#### [What the task requires]
Starting with the line that contains "of its turns." and stopping after the line that contains "obj.matrix_parent_inverse = Matrix.Identity(4)", output every line exactly as it stands.

#### [Given records]
◇ ◇ ◇ ◇ ◇

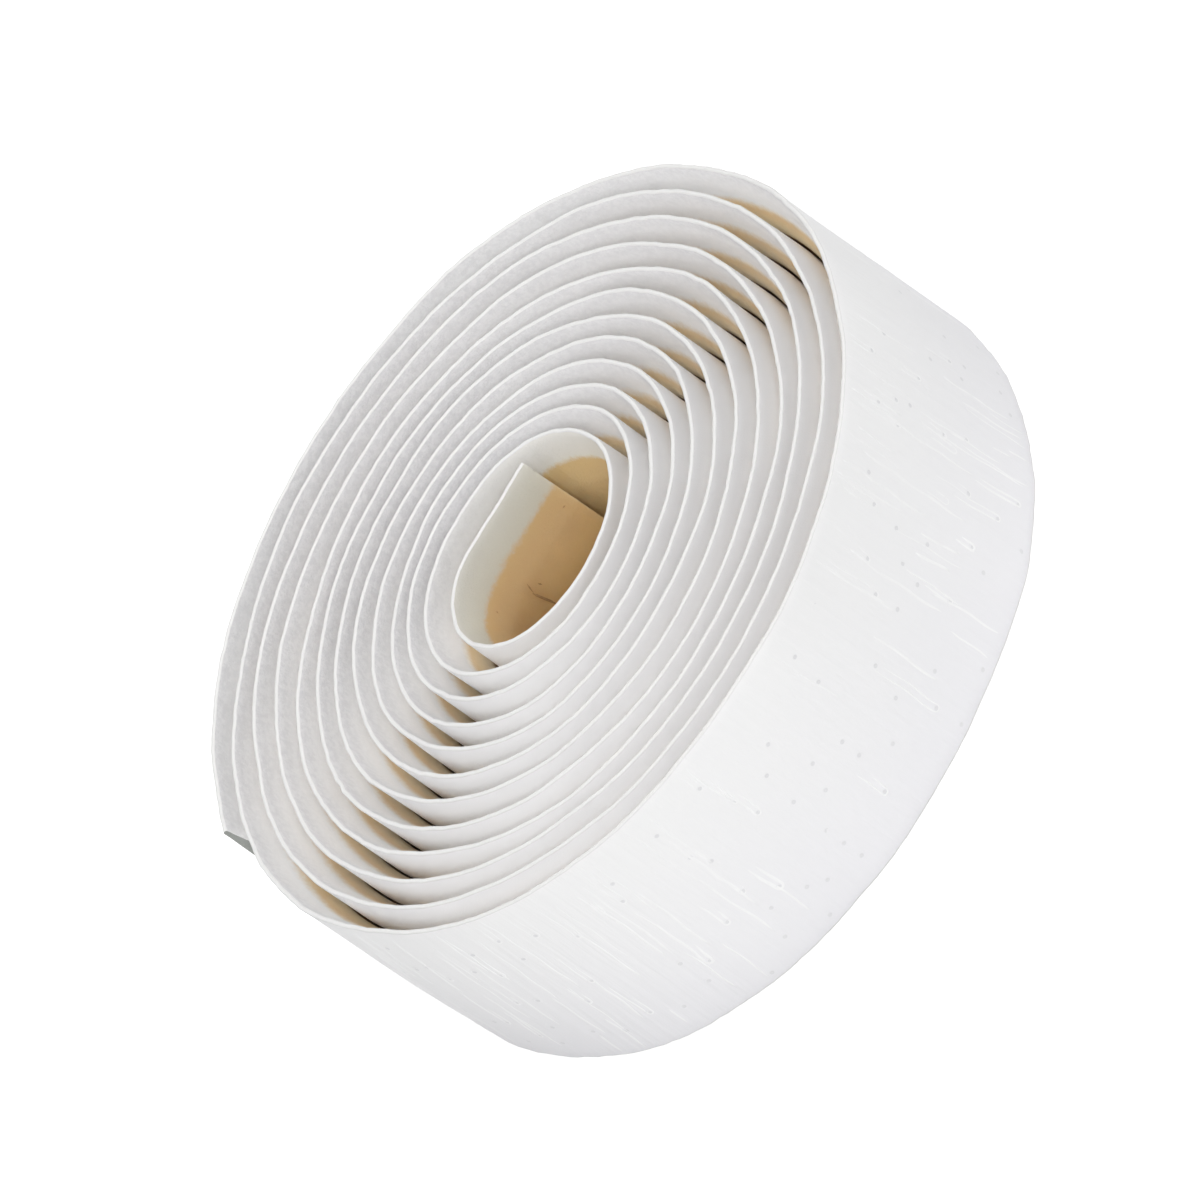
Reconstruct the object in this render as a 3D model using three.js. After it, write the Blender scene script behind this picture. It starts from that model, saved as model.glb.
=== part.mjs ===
import * as THREE from 'three';

// A roll of handlebar tape that stands on one end, in millimetres with +Z up.
// One long tape winds outwards from the core, counterclockwise seen from above, and
// the whole roll is slightly oval. Its back is pared down towards both edges, so each
// turn touches the next one only along the middle of the tape.

// The tape
const TAPE_WIDTH = 30;
const TAPE_THICKNESS = 2.8; // along the middle of the tape, at the outside of the roll
const CORE_SQUEEZE = 0.42; // thickness lost at the core, where the tape is wound tightest
const EDGE_THICKNESS = 0.5;
const SKIVE_WIDTH = 7.5; // the pared strip of the back, beside each edge

// The winding
const TURNS = 12.15;
const START_ANGLE = THREE.MathUtils.degToRad(105);
const CORE_RADIUS = 10.7; // outer face of the tape where the first turn starts
const TURN_GAP = 0.2; // clearance that keeps neighbouring turns apart
const CORE_OFFSET = new THREE.Vector2(0.3, 2.8); // core's centre from the roll's centre
const OVAL_CORE = 1.2; // added to the radius on the long axis, taken off on the short one
const OVAL_OUTSIDE = 2.4;
const OVAL_DIRECTION = THREE.MathUtils.degToRad(13);

// The inner end, which has sprung away from the first turn and runs straight
const INNER_LIFT = 1.8;
const INNER_LIFT_TURNS = 0.55;
const INNER_END_CLEARANCE = 0.3; // between the straight end and the turn around it

// Fineness of the mesh and of the search for the straight end's length
const STATIONS_PER_TURN = 64;
const TANGENT_STEP = 0.001;
const SEARCH_STEP = 0.05;

// How far a place is along the winding, from 0 at the core to 1 at the outside.
function progress(turn) {
  return turn / TURNS;
}

// The centre of a turn drifts from the core's centre to the roll's centre.
function turnCentre(turn) {
  return CORE_OFFSET.clone().multiplyScalar(1 - progress(turn));
}

// Radius of the tape's outer face: one thickness and one gap more with every turn.
function spiralRadius(turn) {
  const angle = START_ANGLE + 2 * Math.PI * turn;
  const corePitch = TAPE_THICKNESS - CORE_SQUEEZE + TURN_GAP;
  const pitchGrowth = CORE_SQUEEZE / TURNS;
  const oval = THREE.MathUtils.lerp(OVAL_CORE, OVAL_OUTSIDE, progress(turn));
  const round = CORE_RADIUS + corePitch * turn + (pitchGrowth * turn * turn) / 2;
  return round + oval * Math.cos(2 * (angle - OVAL_DIRECTION));
}

function radialDirection(turn) {
  const angle = START_ANGLE + 2 * Math.PI * turn;
  return new THREE.Vector2(Math.cos(angle), Math.sin(angle));
}

// A place on the spiral, before the inner end springs away from it.
function spiralPoint(turn) {
  return radialDirection(turn).multiplyScalar(spiralRadius(turn)).add(turnCentre(turn));
}

// The tape as wound fills the space down to the turn beneath it, less the gap.
function woundThickness(turn) {
  const step = spiralPoint(turn).sub(spiralPoint(turn - 1));
  return step.dot(radialDirection(turn)) - TURN_GAP;
}

// How far the inner end has sprung inwards, fading out along the first turn.
function innerLift(turn) {
  const left = Math.max(0, 1 - turn / INNER_LIFT_TURNS);
  return INNER_LIFT * left * left;
}

function outerFacePoint(turn) {
  return spiralPoint(turn).sub(radialDirection(turn).multiplyScalar(innerLift(turn)));
}

// Direction of the tape at a place, pointing out along the winding.
function tapeDirection(turn) {
  const ahead = outerFacePoint(turn + TANGENT_STEP);
  return ahead.sub(outerFacePoint(turn - TANGENT_STEP)).normalize();
}

// One station holds a point of the outer face, the way to the back, and the thickness.
function station(point, direction, thickness) {
  const toBack = new THREE.Vector2(-direction.y, direction.x);
  return { point, toBack, thickness };
}

// Room between the straight end and the inside of the turn that passes around it.
function roomAround(point) {
  const angle = Math.atan2(point.y - CORE_OFFSET.y, point.x - CORE_OFFSET.x);
  const turn = 1 + (angle - START_ANGLE) / (2 * Math.PI);
  const inside = spiralRadius(turn) - woundThickness(turn);
  return inside - point.distanceTo(turnCentre(turn));
}

// The straight end reaches across the core until it nearly meets the turn around it.
function straightEndPoint(start, direction) {
  const end = start.clone();
  while (roomAround(end) > INNER_END_CLEARANCE) {
    end.addScaledVector(direction, -SEARCH_STEP);
  }
  return end;
}

function tapeStations() {
  const startPoint = outerFacePoint(0);
  const startDirection = tapeDirection(0);
  const endPoint = straightEndPoint(startPoint, startDirection);
  const stations = [station(endPoint, startDirection, woundThickness(0))];
  const wholeStations = Math.ceil(TURNS * STATIONS_PER_TURN);
  for (let i = 0; i <= wholeStations; i++) {
    const turn = Math.min(i / STATIONS_PER_TURN, TURNS);
    stations.push(station(outerFacePoint(turn), tapeDirection(turn), woundThickness(turn)));
  }
  return stations;
}

// The tape's section: how far each corner lies behind the outer face, and its height.
function sectionCorners(thickness) {
  return [
    [0, 0],
    [0, TAPE_WIDTH],
    [EDGE_THICKNESS, TAPE_WIDTH],
    [thickness, TAPE_WIDTH - SKIVE_WIDTH],
    [thickness, SKIVE_WIDTH],
    [EDGE_THICKNESS, 0],
  ];
}

// Joins each station's section to the next one's and closes the two cut ends.
function sweptTape(stations) {
  const positions = [];
  const faces = [];
  const corners = sectionCorners(TAPE_THICKNESS).length;
  for (const { point, toBack, thickness } of stations) {
    for (const [depth, height] of sectionCorners(thickness)) {
      positions.push(point.x + toBack.x * depth, point.y + toBack.y * depth, height);
    }
  }
  for (let s = 0; s < stations.length - 1; s++) {
    for (let c = 0; c < corners; c++) {
      const here = s * corners + c;
      const up = s * corners + ((c + 1) % corners);
      faces.push(here, here + corners, up + corners);
      faces.push(here, up + corners, up);
    }
  }
  const last = (stations.length - 1) * corners;
  for (let c = 1; c < corners - 1; c++) {
    faces.push(0, c, c + 1);
    faces.push(last, last + c + 1, last + c);
  }
  const geometry = new THREE.BufferGeometry();
  geometry.setAttribute('position', new THREE.Float32BufferAttribute(positions, 3));
  geometry.setIndex(faces);
  return geometry;
}

// The roll's middle is put on the Z axis, and it stands on the edges of its turns.
function tapeRoll() {
  const geometry = sweptTape(tapeStations());
  geometry.computeBoundingBox();
  const middle = geometry.boundingBox.getCenter(new THREE.Vector3());
  geometry.translate(-middle.x, -middle.y, 0);
  const material = new THREE.MeshStandardMaterial({
    color: 0xf0f0ee,
    roughness: 0.75,
    metalness: 0,
    flatShading: true,
  });
  const mesh = new THREE.Mesh(geometry, material);
  mesh.name = 'tape_roll';
  return mesh;
}

const roll = new THREE.Group();
roll.add(tapeRoll());

export default roll;
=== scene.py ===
"""A roll of white handlebar tape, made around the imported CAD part.

The CAD part gives the winding and the box. This script winds the same tape again in a finer
mesh, with soft corners, turns that aren't quite level, and streaks and pits on its outer face.
It adds the materials, the light and the camera. Lengths are in millimetres until a mesh is made.
"""

import math

import bpy
import numpy as np
from mathutils import Matrix, Vector


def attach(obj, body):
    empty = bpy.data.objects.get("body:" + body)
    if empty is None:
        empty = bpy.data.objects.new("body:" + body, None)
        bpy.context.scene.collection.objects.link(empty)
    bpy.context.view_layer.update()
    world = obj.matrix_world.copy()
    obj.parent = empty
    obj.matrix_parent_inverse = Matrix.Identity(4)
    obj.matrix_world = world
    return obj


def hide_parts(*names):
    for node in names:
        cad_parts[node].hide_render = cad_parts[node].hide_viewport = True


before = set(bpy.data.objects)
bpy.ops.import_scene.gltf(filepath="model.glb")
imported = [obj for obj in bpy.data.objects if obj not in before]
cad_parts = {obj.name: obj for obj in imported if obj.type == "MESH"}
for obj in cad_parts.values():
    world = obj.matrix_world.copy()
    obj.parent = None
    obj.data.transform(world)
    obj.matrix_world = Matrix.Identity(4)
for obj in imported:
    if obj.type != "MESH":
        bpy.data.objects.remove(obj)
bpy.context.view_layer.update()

MM = 0.001
BODY = "root"
CAD_NODE = "tape_roll"
SEED = 7

# The mesh attribute that holds a point's place on the tape, as length, height and depth
PLACE_ATTRIBUTE = "tape"

# The winding, as in the CAD part
TAPE_THICKNESS = 2.8
CORE_SQUEEZE = 0.42
EDGE_THICKNESS = 0.5
SKIVE_WIDTH = 7.5
TURNS = 12.15
START_ANGLE = math.radians(105)
CORE_RADIUS = 10.7
TURN_GAP = 0.2
CORE_OFFSET = np.array([0.3, 2.8])
OVAL_CORE = 1.2
OVAL_OUTSIDE = 2.4
OVAL_DIRECTION = math.radians(13)
INNER_LIFT = 1.8
INNER_LIFT_TURNS = 0.55
INNER_END_CLEARANCE = 0.3
CAD_STATIONS_PER_TURN = 64
TANGENT_STEP = 0.001
SEARCH_STEP = 0.05
PATH_SAMPLES = 20001

# The finer tape: its turns nearly touch at the core
ROLL_HEIGHT = 30.0
CORE_GAP = 0.1
OUTSIDE_GAP = 0.2
STATION_SPACING = 1.05

# Its section, where the stops are distances from an edge
FACE_STOPS = (10.0, 6.0, 3.0, 1.2)
CORNER_RADIUS = 0.2
CORNER_ANGLES = (0, 30, 60, 90)
BACK_CORNER = 0.1
SKIVE_STOPS = (1.2, 2.6, 3.8, 4.8, 5.7, 6.5, 7.1, 7.5, 8.0, 10.0)
SKIVE_CURVE = 1.5
RIDGE_ROUNDING = 0.03
RIDGE_REACH = 0.7

# Its outer end, pressed thinner
END_PRESS = 0.38
END_PRESS_LENGTH = 12.0

# Its edges, which aren't quite level or straight. How far a turn is sunk goes by its number.
EDGE_SINKS = [(0, 0.2), (2, 0.0), (3, 0.35), (6, 0.3), (8, 0.7), (9.5, 0.15), (TURNS, 0.0)]
EDGE_WOBBLE = 0.14
EDGE_WOBBLE_REACH = 9.0
EDGE_FRAY = 0.035
EDGE_FRAY_REACH = 1.0
RIM_NICKS = 0.04
WOBBLE_WAVELENGTHS = (9.0, 15.0, 26.0, 47.0)

# How far the lower edge of the last turn stands out, by angle around the roll in degrees. The
# flare reaches this high up the tape, and it is weaker on the turns further in.
LOW_EDGE_FLARE = [
    (160, 0.0), (185, -1.0), (205, -0.9), (218, 0.0), (240, 0.7), (256, 0.05),
    (288, 0.1), (300, 0.7), (310, 1.3), (318, 1.0), (330, 0.3), (350, 0.1),
]
FLARE_REACH = 24.0
FLARE_POWER = 3

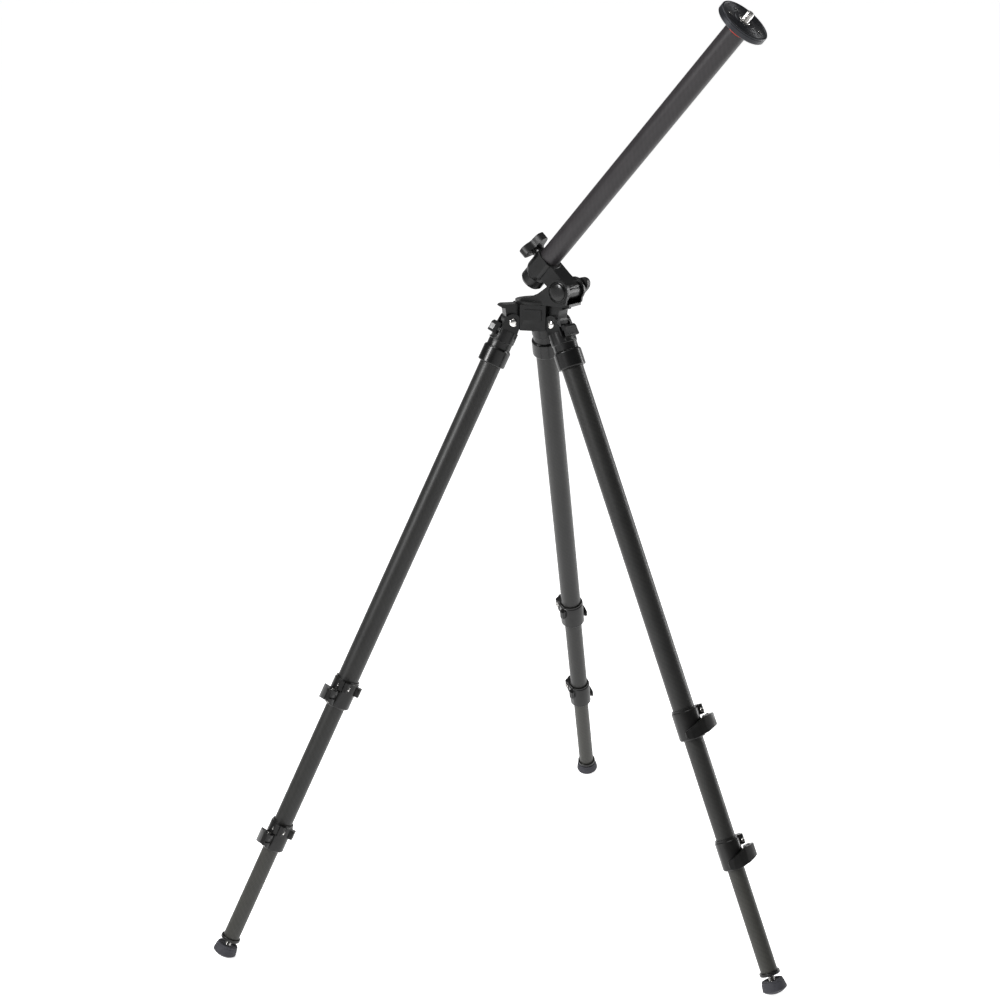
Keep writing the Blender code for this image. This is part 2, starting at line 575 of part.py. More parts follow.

◇ ◇ ◇ ◇ ◇

#### [Written response]
// The roll's middle is put on the Z axis, and it stands on the edges of its turns.
function tapeRoll() {
  const geometry = sweptTape(tapeStations());
  geometry.computeBoundingBox();
  const middle = geometry.boundingBox.getCenter(new THREE.Vector3());
  geometry.translate(-middle.x, -middle.y, 0);
  const material = new THREE.MeshStandardMaterial({
    color: 0xf0f0ee,
    roughness: 0.75,
    metalness: 0,
    flatShading: true,
  });
  const mesh = new THREE.Mesh(geometry, material);
  mesh.name = 'tape_roll';
  return mesh;
}

const roll = new THREE.Group();
roll.add(tapeRoll());

export default roll;
=== scene.py ===
"""A roll of white handlebar tape, made around the imported CAD part.

The CAD part gives the winding and the box. This script winds the same tape again in a finer
mesh, with soft corners, turns that aren't quite level, and streaks and pits on its outer face.
It adds the materials, the light and the camera. Lengths are in millimetres until a mesh is made.
"""

import math

import bpy
import numpy as np
from mathutils import Matrix, Vector


def attach(obj, body):
    empty = bpy.data.objects.get("body:" + body)
    if empty is None:
        empty = bpy.data.objects.new("body:" + body, None)
        bpy.context.scene.collection.objects.link(empty)
    bpy.context.view_layer.update()
    world = obj.matrix_world.copy()
    obj.parent = empty
    obj.matrix_parent_inverse = Matrix.Identity(4)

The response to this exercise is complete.